Quizás porque he pasado más tiempo de la cuenta en capitales con grandes ríos (Tevere, Sena, East River), ciudades estresantes pero con aire limpio, hay dos cosas que nunca le perdonaré a Santiago: su horrible, deprimente y cancerígena capa de esmog y ese torrente café llamado Mapocho que la ensucia.

Sospecho que vivir en Santiago siempre implicará querer escapar de Santiago. Es parte del trato secreto de cualquier relación de amor y odio. Entrar y salir. Dejar al otro libre. Partir cuando todo se satura y volver re-oxigenado. Jamás olvidar que hay un mundo más allá de Pajaritos.

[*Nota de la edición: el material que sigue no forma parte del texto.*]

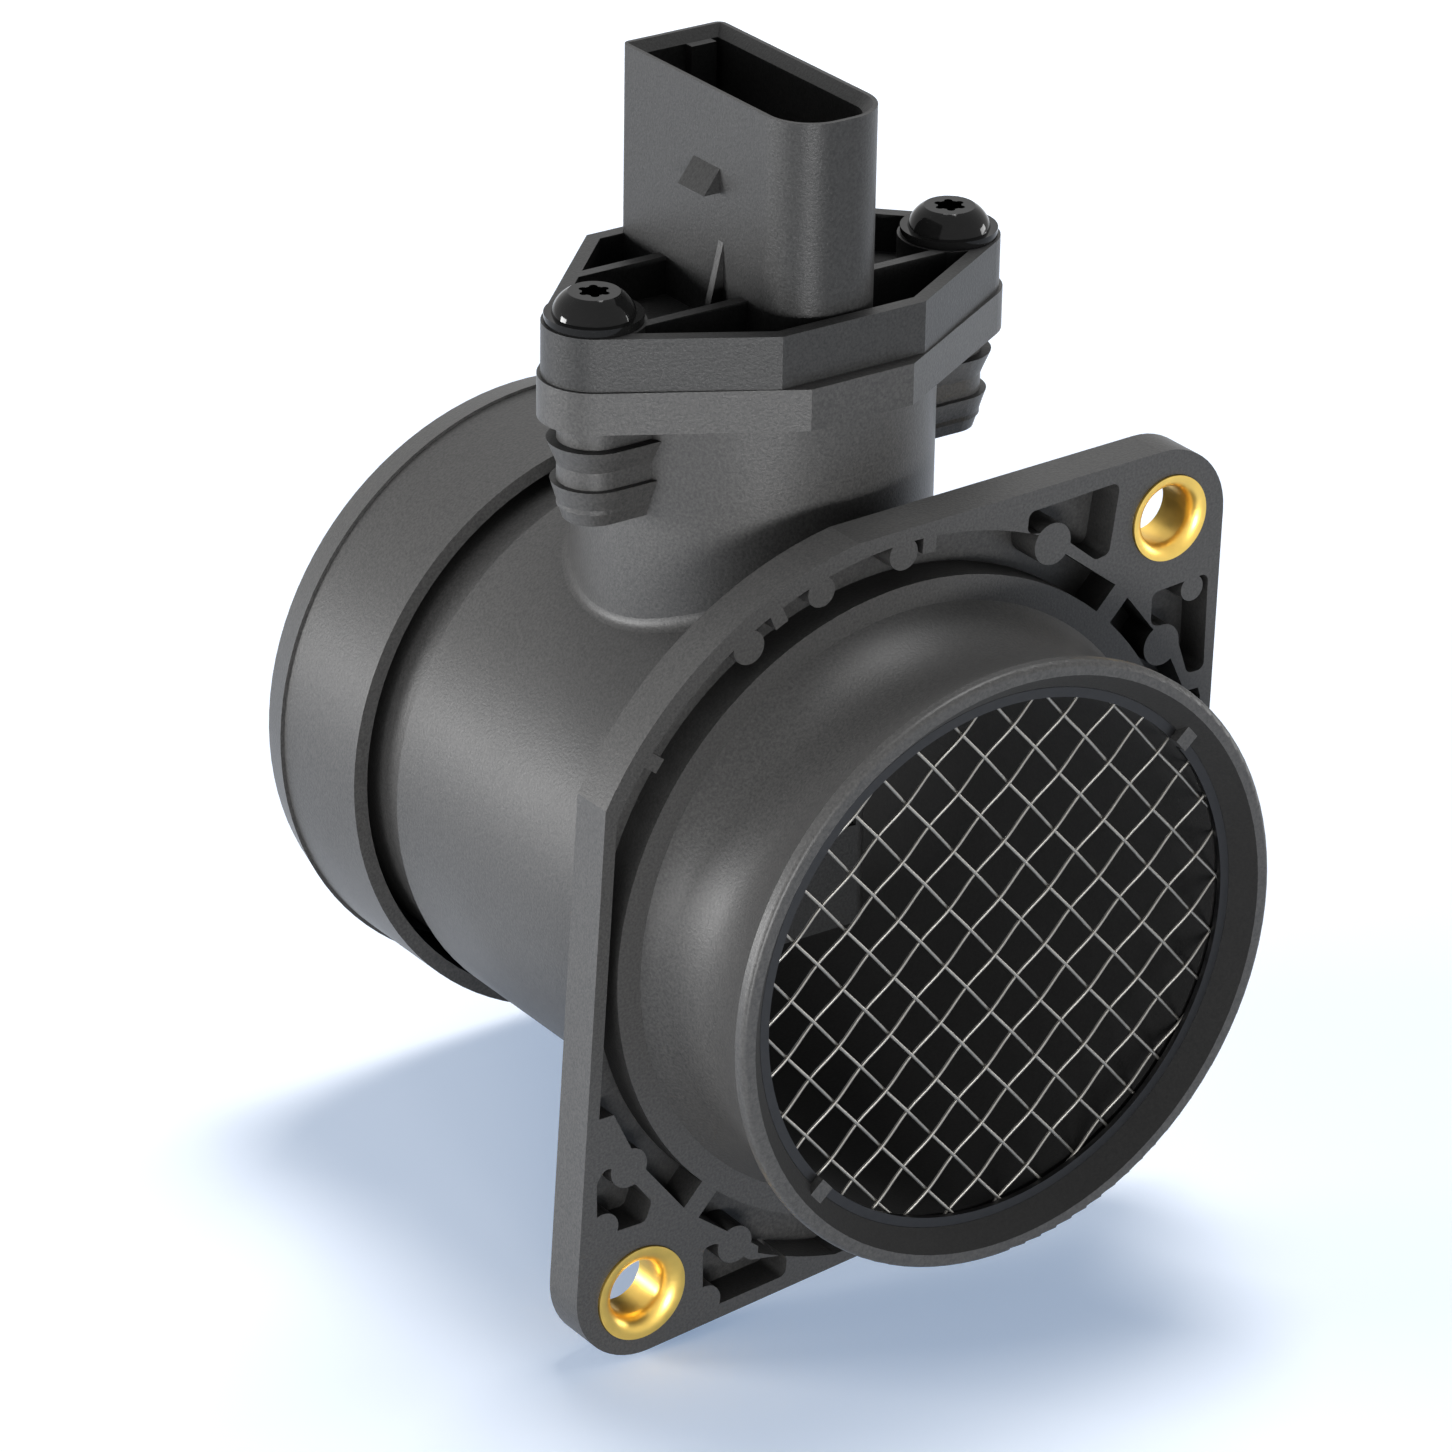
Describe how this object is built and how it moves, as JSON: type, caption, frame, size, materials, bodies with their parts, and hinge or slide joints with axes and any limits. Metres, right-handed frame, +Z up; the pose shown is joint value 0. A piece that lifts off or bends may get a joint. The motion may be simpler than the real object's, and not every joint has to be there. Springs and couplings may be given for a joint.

Convertirte en adulto en una ciudad que no lo es te obliga de alguna manera a inventar tu propio paisaje mental. Siempre he pensado que Santiago es infinitamente mejor de noche que de día. Manejando a solas y a oscuras, sin autos, sin sol, sin gente, todo se embellece una enormidad. Quizás mi paso por Nueva York me dejó una especial sensibilidad hacia las luces nocturnas. No sé. Pero acelerar por una calle desierta escuchando música es lo más cercano a sentirse dueño de un lugar. Si este viaje además te lleva hacia un cerro, el sonido de los grillos hablará por ti. La ciudad horizontal, plana, repartida por el valle como una mancha de luciérnagas, aparece en su mejor forma, desde arriba y en penumbras.